The reality is they didn’t really know God. Yes, they walked and talked with God every day in the cool of the evening. But they didn’t really know the nature and character of our loving Father, or it is hard to believe they would have fallen for the lie that God was keeping something good from them. Before Satan could tempt Eve to eat the forbidden fruit, he had to make her believe that the Lord didn’t have her best interests in mind.
God had never given Adam and Eve any reason to doubt His love and care for them, but how did they know there wasn’t something better out there? Since they didn’t know what bad was, they had no way to compare how good God was. They didn’t know that God loved them so much that He would give His only Son to die for them. Their knowledge of God was very limited compared to what we now know of God.

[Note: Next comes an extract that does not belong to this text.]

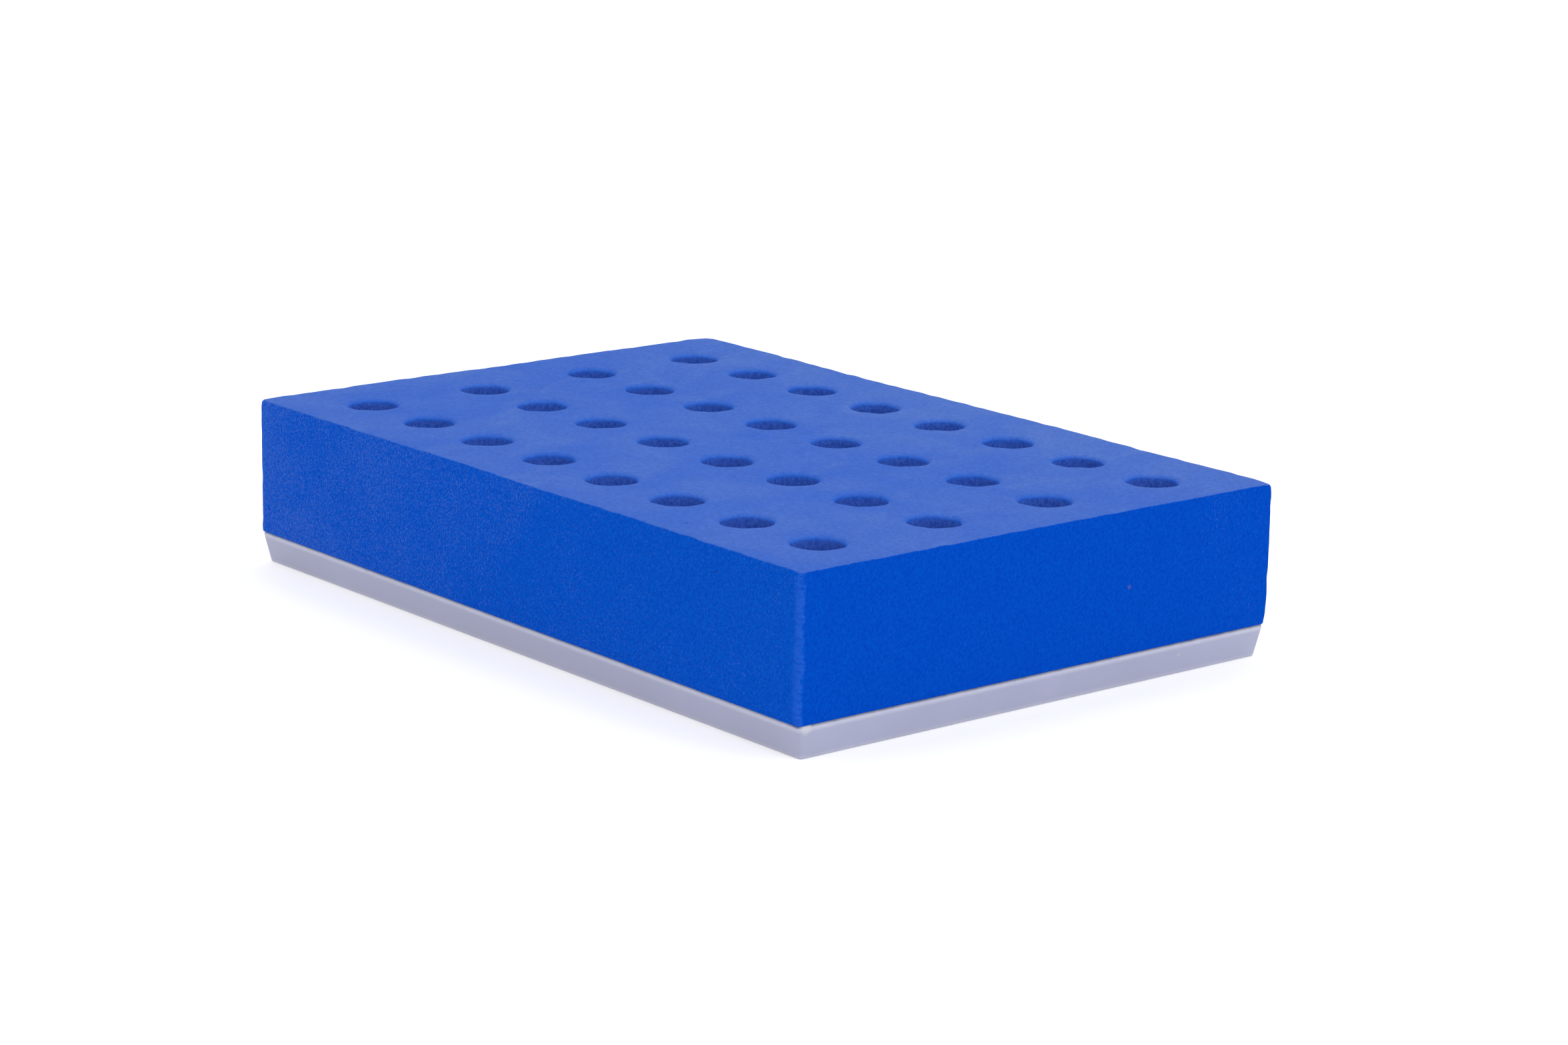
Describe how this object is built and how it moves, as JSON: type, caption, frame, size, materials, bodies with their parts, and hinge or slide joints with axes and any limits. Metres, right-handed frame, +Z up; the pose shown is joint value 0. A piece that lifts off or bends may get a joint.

That is not true today. We can actually know God more completely. God has revealed Himself to us through His Word in a way that makes us infinitely more prepared to resist Satan’s lies than Adam and Eve were. What are we doing with that knowledge? Hosea 4:6 (NLT) says, “My people are being destroyed because they don’t know me….” We don’t know God as we should. It’s not God’s fault. He has been intricately involved in the affairs of men and has meticulously recorded His dealings in His Word. He has also given us the Holy Spirit to reveal the great truths of His Word to us. We just have a tendency to cut the class.